Le début d’une reconquête
Dans la capitale des Flandres, l’accueil est très favorable : « Les cyclistes sont bien contents de ne pas avoir à attendre trois minutes au feu rouge quand il pleut », précise la conseillère. Pour l’association droit au vélo, « cette mesure ne constitue pas un privilège accordé aux cyclistes, mais plutôt le début d’une reconquête » de la circulation urbaine par le deux-roues, au même titre que le double sens cyclable. Mais à l’inverse de celui-ci, qui a suscité beaucoup d’oppositions de la part des élus locaux le considérant comme accidentogène (ce qui n’est pas le cas, comme Terra eco l’a démontré), le tourne-à-droite est bien vu des édiles. « J’ai cru que j’allais devoir batailler pour l’imposer mais son installation n’a même pas été discutée », s’étonne encore Vinciane Faber.

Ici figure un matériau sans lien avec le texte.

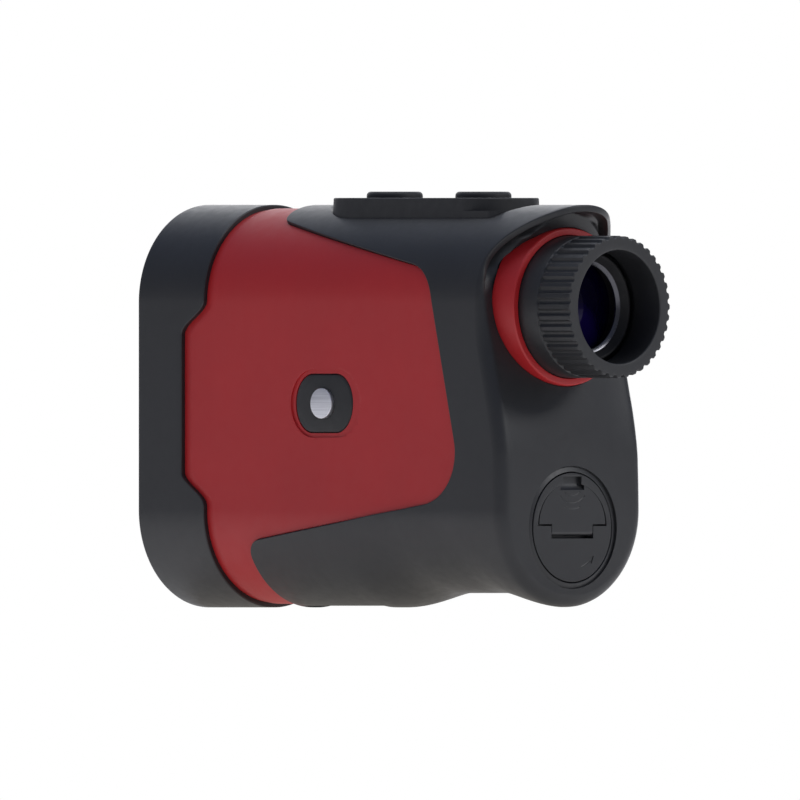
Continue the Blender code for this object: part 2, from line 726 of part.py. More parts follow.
def make_cap():
    """Screw-in battery cap with a recess for the flip handle."""
    at = (0, 0, BATTERY_HEIGHT)
    cap = turned("battery_cap", [
        (0, REAR_FACE), (CAP_RADIUS - 0.25, REAR_FACE), (CAP_RADIUS, REAR_FACE - 0.25),
        (CAP_RADIUS, 91.8), (8.9, 91.8), (8.9, 88.2), (7.6, 88.2), (7.6, 91.6), (0, 91.6),
    ], BLACK_PLASTIC, at=at, steps=36)
    combine(cap, extruded("handle_recess", handle_outline(GAP), REAR_FACE - 1.3, 100, "front"))
    stem_recess = STEM_HALF + GAP
    combine(cap, block("stem_recess", (-stem_recess, stem_recess), (REAR_FACE - 1.9, 100),
                       (HANDLE_BASE - STEM_DROP - GAP, HANDLE_BASE + 0.4)))
    combine(cap, block("nail_notch", (-1.9, 1.9), (REAR_FACE - 1.1, 100), (HANDLE_BASE + 8.0, 24.0)))
    pin_at = (0, HINGE_DEPTH, HINGE_HEIGHT)
    combine(cap, turned("pin_bore", rod(0.42, -6.7, 6.7), at=pin_at, along="left", steps=12))
    turned("handle_pin", rod(0.34, -6.4, 6.4), STEEL, at=pin_at, along="left", steps=12)

    handle = extruded("cap_handle", handle_outline(0), REAR_FACE - 1.0, REAR_FACE, "front", BLACK_PLASTIC)
    stem = extruded("handle_stem", stem_side(), -STEM_HALF, STEM_HALF, "side")
    combine(handle, block("stem_gap", (-9, 9), (92, 96), (12, HANDLE_BASE - 0.001)))
    combine(handle, stem, 'UNION')
    combine(handle, turned("handle_bore", rod(0.42, -7, 7), at=pin_at, along="left", steps=12))
    set_origin(handle, place(*pin_at))


def stem_side():
    """Side view of the handle's stem: a round foot about the pin, and a flat rear face."""
    foot = arc((HINGE_DEPTH, HINGE_HEIGHT), (HINGE_RADIUS, HINGE_RADIUS), -180, 0, 10)
    return foot + [(REAR_FACE, HANDLE_BASE + 0.5), (REAR_FACE - 1.0, HANDLE_BASE + 0.5),
                   (HINGE_DEPTH - HINGE_RADIUS, HANDLE_BASE - 0.2)]


clear_scene()
make_housing()
make_hood()
make_red_panels()
make_magnet()
make_bezel()
make_keypad()
make_eyepiece()
make_front_optics()
make_bench()
make_electronics()
make_battery()
make_cap()
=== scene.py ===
"""Looks of the handheld laser rangefinder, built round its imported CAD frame.

Sizes are millimetres and become metres where a mesh is made. A place along the body is
its depth, the distance behind the hood's front rim, and heights count from the casing's
lowest point. Points on the casing's skin are (arc, depth, inset): arc runs from the top
of the section down its right side, and inset is how far below the skin the point lies.
"""

import math

import bmesh
import bpy
import numpy as np
from mathutils import Matrix, Vector


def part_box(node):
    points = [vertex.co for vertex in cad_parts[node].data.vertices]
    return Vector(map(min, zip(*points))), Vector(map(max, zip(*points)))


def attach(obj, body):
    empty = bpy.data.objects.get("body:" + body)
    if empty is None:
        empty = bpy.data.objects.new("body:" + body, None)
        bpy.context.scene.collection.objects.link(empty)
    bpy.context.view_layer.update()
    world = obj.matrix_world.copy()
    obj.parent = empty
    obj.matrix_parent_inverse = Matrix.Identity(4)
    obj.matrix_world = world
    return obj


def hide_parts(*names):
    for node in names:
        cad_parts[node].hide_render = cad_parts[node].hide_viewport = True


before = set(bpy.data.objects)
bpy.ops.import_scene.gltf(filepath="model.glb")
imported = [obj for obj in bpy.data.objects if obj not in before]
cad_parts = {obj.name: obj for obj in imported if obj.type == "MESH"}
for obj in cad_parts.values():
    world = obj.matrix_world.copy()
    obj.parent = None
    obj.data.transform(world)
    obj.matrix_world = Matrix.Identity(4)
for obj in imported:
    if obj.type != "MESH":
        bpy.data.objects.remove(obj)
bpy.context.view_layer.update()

MM = 0.001
HOOD_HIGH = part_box("front_hood")[1]
FRONT_Y = HOOD_HIGH.y / MM
HALF_WIDTH = HOOD_HIGH.x / MM
HEIGHT = HOOD_HIGH.z / MM


def axis_height(node):
    """Height of a turned CAD node's axis."""
    low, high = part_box(node)
    return (low.z + high.z) / 2 / MM


EYE_HEIGHT = axis_height("diopter_ring")
BATTERY_HEIGHT = axis_height("battery_cap")
RECEIVER_HEIGHT = axis_height("receiver_lens")

# Section of the casing
CORNER = 17.7
FLAT = HALF_WIDTH - CORNER
QUARTER = CORNER * math.pi / 2
SIDE = HEIGHT - 2 * CORNER
ARC_TOP = FLAT
ARC_END = FLAT + 2 * QUARTER + SIDE

# Depths
HOOD_SIDE_REAR = 11.3        # rear edge of the hood on its sides
HOOD_REACH = 5.75            # how much further back it runs above and below
BODY_FRONT = 27.2
WINDOW_TOP_FRONT = 28.5
CAVITY_REAR = 87.3
REAR_FACE = 94.4
CUT_REAR = 112.0             # tools that open the rear face end here, clear of the body

# Insets and walls
WALL = 3.4
LIP_WALL = 1.25              # least wall between the skin and the brow's hollow
BROW_HOLLOW = 2.6
GROOVE_LIFT = 2.6            # most that the finger groove lifts the bottom
RED_INSET = 0.65
RED_FRONT_INSET = 0.9        # the red rolls down to this at the hood's edge
RED_INNER = 1.8
HOOD_WALL = 1.8
SEAM = 0.04                  # gap between the red panel and the black casing

# The boss on the left side
BOSS_DEPTH = 47.5
SIDE_MIDDLE = 37.0           # height of the boss, and of the middle of the hood's short sides
BOSS_ARM = 3.1               # from the boss's middle to the centre of each round end

# The cap's half-moon handle
HANDLE_FOOT = 15.1
HANDLE_HALF_WIDTH = 8.35
HANDLE_RISE = 7.5

GRAIN_DEPTH = 0.03
SHARP_DEGREES = 38           # edges that turn more than this stay sharp


# ---------------------------------------------------------------- materials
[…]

Et elle est appréciée des collectionneurs. « Ça faisait presque quarante ans qu’on n’avait pas créé de nouveau panneau dans le code de la route », explique Hadrien Bedok. En une semaine, deux panonceaux ont déjà été volés à Lille. A Nantes, ils se comptent par dizaines. Ceux qui se feraient surprendre en pleine rapine pourraient toujours pédaler pour se défendre : la dégradation de biens publics, ça coûte bien plus cher qu’un feu qu’on grille. Pour les autorités, voler les tourne-à-droite, c’est franchir la ligne rouge.